The financing structure is the reason. Under the project financing agreements, receipts flow into a closed project account, and project expenses are paid from that account only with approval from the bank-appointed supervisor. Rights to the sale proceeds are pledged, and the amounts received from buyers can be used, among other things, to repay part of the credit drawn for land acquisition or construction work. So even when cash comes in, it does not automatically become free cash for shareholders. It first moves through the financing account, the bank, and the project's own cash needs.
Even After 270 Contracts, There Is Still Construction to Fund
The easiest number to miss is not 270 contracts. It is the ILS 955.0 million of cost still left to complete. Of that, ILS 883.1 million is estimated construction cost still to be incurred, ILS 29.5 million is future financing cost expected to be capitalized, ILS 38.5 million is other cost, and another ILS 3.9 million relates to development, taxes, and fees. So even after revenue recognition has started, the project is still a long way from the capital finish line.
That sits next to another important figure. The books already carry ILS 1.582 billion of cost for Rainbow, after ILS 101.6 million had already been released to profit and loss. In other words, Rainbow has moved from the land-and-presentation phase into the phase where accounting mass and execution mass are starting to merge. That is positive, because revenue recognition has begun. It is also heavier, because any delay, overrun, or slowdown now hits the project much more directly.
There is another sharp point here. From the date the full building permit was received on September 30, 2025, the company says it no longer capitalizes financing cost in the project, except for Sales Law guarantees. This is easy for the market to miss. Early in a project, more of the financing burden sits quietly in inventory. After the permit and the move into recognition, more of the price of time and funding becomes visible in the income statement. So the shift from selling to executing does not just open revenue. It also exposes the cost of capital more clearly.

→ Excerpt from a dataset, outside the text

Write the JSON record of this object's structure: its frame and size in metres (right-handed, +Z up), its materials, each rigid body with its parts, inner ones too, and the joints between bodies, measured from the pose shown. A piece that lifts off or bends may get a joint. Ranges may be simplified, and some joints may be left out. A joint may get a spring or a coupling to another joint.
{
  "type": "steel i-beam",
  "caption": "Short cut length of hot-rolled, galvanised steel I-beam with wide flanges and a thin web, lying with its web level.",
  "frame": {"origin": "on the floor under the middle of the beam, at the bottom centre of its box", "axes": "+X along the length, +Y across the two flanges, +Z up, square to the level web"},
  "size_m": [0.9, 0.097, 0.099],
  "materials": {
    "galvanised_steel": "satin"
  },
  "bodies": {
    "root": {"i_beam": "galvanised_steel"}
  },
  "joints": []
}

The 59% marketing rate also tells only part of the story. It is a good pace, but it still means 189 apartments, 17,551 square meters of residential area, and 1,610 square meters of commercial area were still unsigned at the end of 2025. The cost attributed to unsigned areas stood at ILS 693.3 million. So anyone reading the project only through the contracts already signed is missing two things at once: there is still commercial upside, but there is also still a lot of market, funding, and execution risk.

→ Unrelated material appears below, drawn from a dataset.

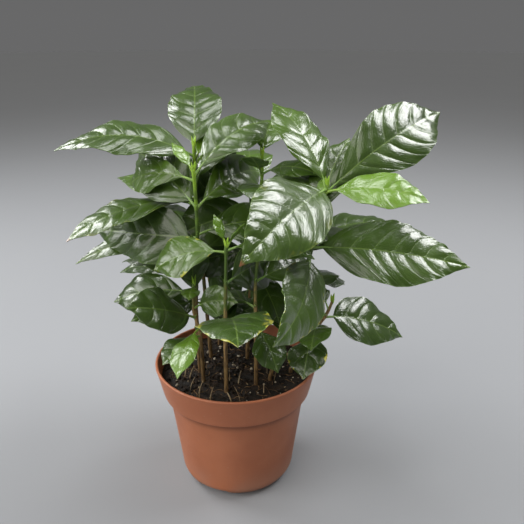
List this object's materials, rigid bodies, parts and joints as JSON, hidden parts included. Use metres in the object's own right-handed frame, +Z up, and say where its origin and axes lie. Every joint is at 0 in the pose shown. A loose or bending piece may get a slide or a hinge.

| Layer | What has already been proven | What is still unresolved |
|---|---|---|
| Demand | 270 signed contracts, 59% marketing, ILS 2.352 billion of cumulative sales including VAT | 41% of the project is still unsigned |
| Sale quality | Favorable-term sales fell to about 5% of 2025 sales | Even within those contracts, only about ILS 68 million had been paid by the report date |
| Accounting revenue | Rainbow recognized revenue for the first time in 2025, at ILS 119.4 million | Most revenue from signed contracts is still spread through 2030 and beyond |
| Project cash | Through end-2025, the table shows advances of ILS 597.1 million | Those receipts are ring-fenced to the project and still serve execution and project credit first |
| Capital and execution | The project has a full permit and a main contractor | Another ILS 955.0 million of cost still has to be funded and executed |
The 2025 Revenue Step-Up Is Real, but It Still Does Not Close the Case
2025 was the year Rainbow actually started to show up in the income statement. At the group level, revenue from apartment and office sales rose to ILS 214.1 million from ILS 61.1 million in 2024. The company gives a clear explanation: about ILS 119 million of that came from first-time recognition in Rainbow based on project progress, about ILS 57 million came from Midtown Jerusalem residential, about ILS 2 million from Midtown offices, and about ILS 35 million from the One Ha'am project.

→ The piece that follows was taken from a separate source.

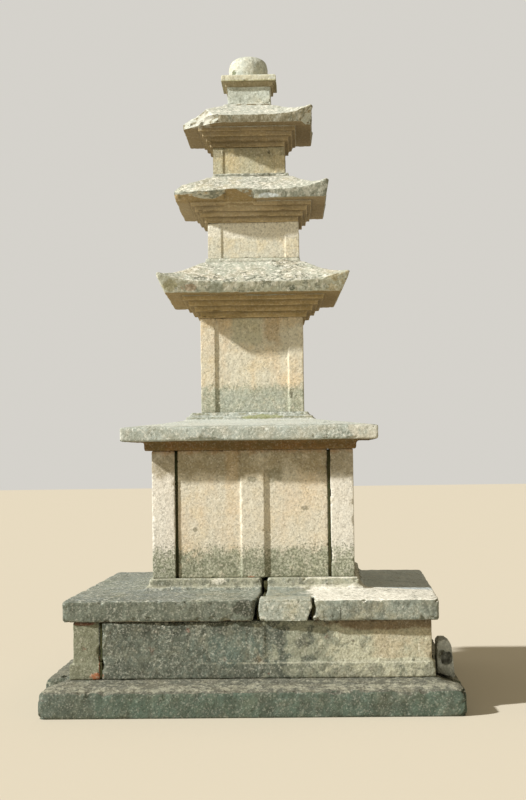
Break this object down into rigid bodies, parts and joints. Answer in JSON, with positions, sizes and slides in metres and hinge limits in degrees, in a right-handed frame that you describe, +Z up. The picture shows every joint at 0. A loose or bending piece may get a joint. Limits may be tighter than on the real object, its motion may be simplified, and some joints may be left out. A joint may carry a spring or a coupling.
{
  "type": "three-storey stone pagoda",
  "caption": "Weathered granite pagoda with corbelled roof stones, flat pilasters, a stepped base and a bowl-shaped finial",
  "frame": {"origin": "middle of the bottom face, on the ground", "axes": "+Z up through the finial, +X to the right and +Y away from someone who faces the front"},
  "size_m": [2.602, 2.602, 4.336],
  "materials": {
    "ground_granite": "rough, mossy",
    "lichened_granite": "rough, lichened",
    "dark_granite": "rough, damp",
    "cream_granite": "dressed, weathered",
    "pale_granite": "dressed, weathered",
    "rubble_fill": "rough"
  },
  "bodies": {
    "root": {"ground_stone_front": "ground_granite", "ground_stone_back": "ground_granite", "ground_stone_left": "ground_granite", "ground_stone_right": "ground_granite", "rubble_core": "rubble_fill", "lower_base_front": "lichened_granite", "lower_base_right": "lichened_granite", "lower_base_back": "lichened_granite", "lower_base_left": "lichened_granite", "lower_base_right_fragment": "dark_granite", "lower_cap_front_left": "lichened_granite", "lower_cap_front_right": "lichened_granite", "lower_cap_back_left": "lichened_granite", "lower_cap_back_right": "lichened_granite", "lower_cap_fragment": "pale_granite", "upper_base_front": "cream_granite", "upper_base_back": "cream_granite", "upper_base_left": "cream_granite", "upper_base_right": "cream_granite", "upper_capstone": "pale_granite", "body_1": "cream_granite", "body_2": "cream_granite", "body_3": "cream_granite", "roof_1": "pale_granite", "roof_2": "pale_granite", "roof_3": "pale_granite", "finial_base": "pale_granite", "finial_bowl": "pale_granite"}
  },
  "joints": []
}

The quarterly pattern shows the same shift. Revenue from apartment sales was ILS 22.7 million in the first quarter, ILS 12.3 million in the second, ILS 121.6 million in the third, and ILS 57.5 million in the fourth. That is not random noise. It is Rainbow moving into the phase where sales begin to appear in the income statement, not just in the marketing table.
This is exactly where a superficial read goes wrong. A revenue step-up does not mean the project has already passed the cash test. It means only that the accounting clock has started to move faster. By the end of 2025, Rainbow had recognized ILS 119.4 million of revenue while the project already stood at ILS 2.352 billion of cumulative signed sales including VAT, with another ILS 955.0 million of cost still to complete. In other words, recognition has started, but it is still only the first chapter.
Bottom Line
Rainbow no longer needs to prove that it has buyers. It needs to prove that those contracts can survive the trip to the common shareholder. That trip is longer than the sales headline suggests: some contracts were signed on favorable payment terms, some of the earlier sales carried cancellation rights until a full permit was in hand, revenue itself is spread over years, receipts stay inside the financing pipeline first, and nearly another billion shekels of cost still has to be absorbed by the project.
So the right Rainbow thesis at the end of 2025 is not "sales are strong, the hard part is behind us." The more accurate version is different: sales are strong, which means the quality of conversion can finally be measured. If 2026 and 2027 show continued sales on more normal terms, contained cancellations, construction progress that converts more contracts into revenue, and receipts that reduce the need for additional funding instead of merely circulating inside the project account, then Rainbow will start to close the cash test as well. Until then, the sales prove demand. They still do not equal accessible cash.